Palo Alto did grow faster. As I said I did a detailed historical analysis. Their growth slowed into the $50s shortly after going public and actually fell into the high 40s for one quarter. For guidance one quarter they gave guidance for 35-40%. Probably about the time Palo Alto fell by 43% from its then high. Hmmm, seems very de ja vuish.

One thing that Zscaler has that Palo Alto had very little of is that Zscaler has grown value per customer each year by a substantial amount (although growing new customers slower than Palo Alto). To date Palo Alto is still barely growing its revenue per customer (at least through 2016 when I ended my analysis).

Give some, take some. At this point in time there is not a single serious competitor in the world doing what Zscaler is doing. If they do, please name it.

Also, would be nice to find an example when a technology platform has changed that puts the incumbents into an innovator’s dilemma, who after trying to minimize their losses to the new paradigm (such as Palo Alto is trying to do by promoting continuing the current paradigm while bolting on cloud use for SD-WAN and on the edge where appliances won’t fit anyways) that then comes back to dominate the new paradigm after the disruptor has already gone on to lead the pack for years?

Cisco could not even stop Arista. Cisco only started mitigating Arista after the 100 gb/sec tornado (Such as it was) faded and the cloud titans slowed their demand. What Palo Alto has to do is either enable appliances forever as the architecture, or figure out how to survive someday as a business when NGFW die away, such as this article (one of several over the last few years) is quite confident of: https://www.anitian.com/the-ngfw-is-dead/

Arista had similar articles around its disruption of Cisco in its early years as well as they transformed their portion of the network into software defined bare metal from proprietary and expensive silicon that Cisco is built on.

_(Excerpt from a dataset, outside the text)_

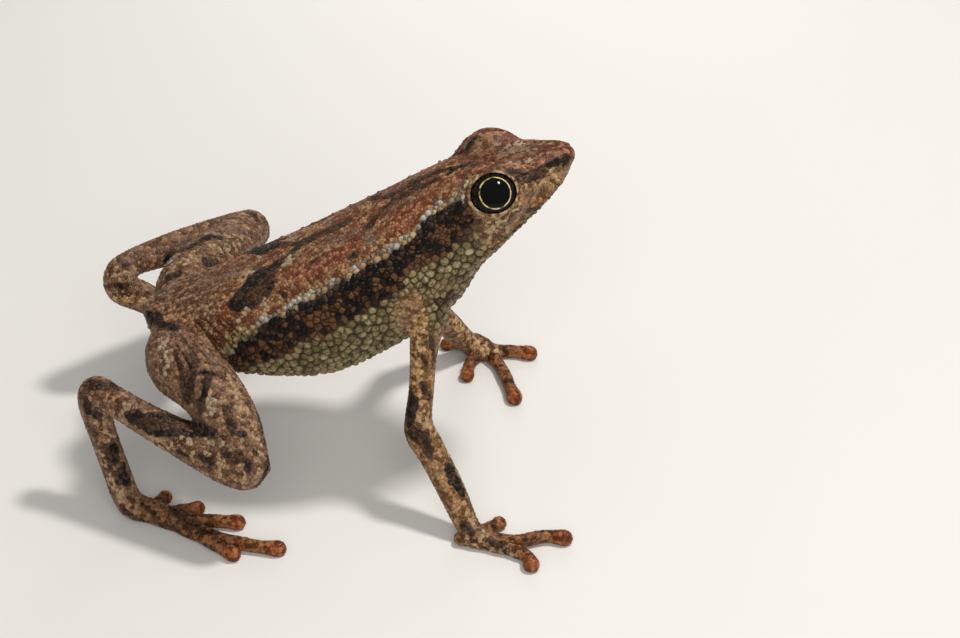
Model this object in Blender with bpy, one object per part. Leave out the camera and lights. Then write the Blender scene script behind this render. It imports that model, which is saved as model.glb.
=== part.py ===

Palo Alto had stories like that about the NGFW (nearly identical to the article I linked to above - but about NGFW and not cloud security - stating NGFW is starting to gain early acceptance but it will still be years until it puts to rest the existing security paradigm of the time that was lead by Cisco and the like. Yet somehow they “did not catch up” by the look of Palo’s cash flows.

You can practically just substitute in Cloud security for NGFW and barely change a word in the articles except for the names of the companies.

I do have concerns about revenues from quarter to quarter as we all do as we sit with bated breath at each earnings call. However, the success of this new paradigm will be as complete as the success of NGFW that barely existed in 2010. Please review the article.

Palo Alto lead that technology revolution. Zscaler is leading this one with Palo Alto the incumbent this time, as was Cisco for Palio Alto back then (Cisco, hardly a patsy).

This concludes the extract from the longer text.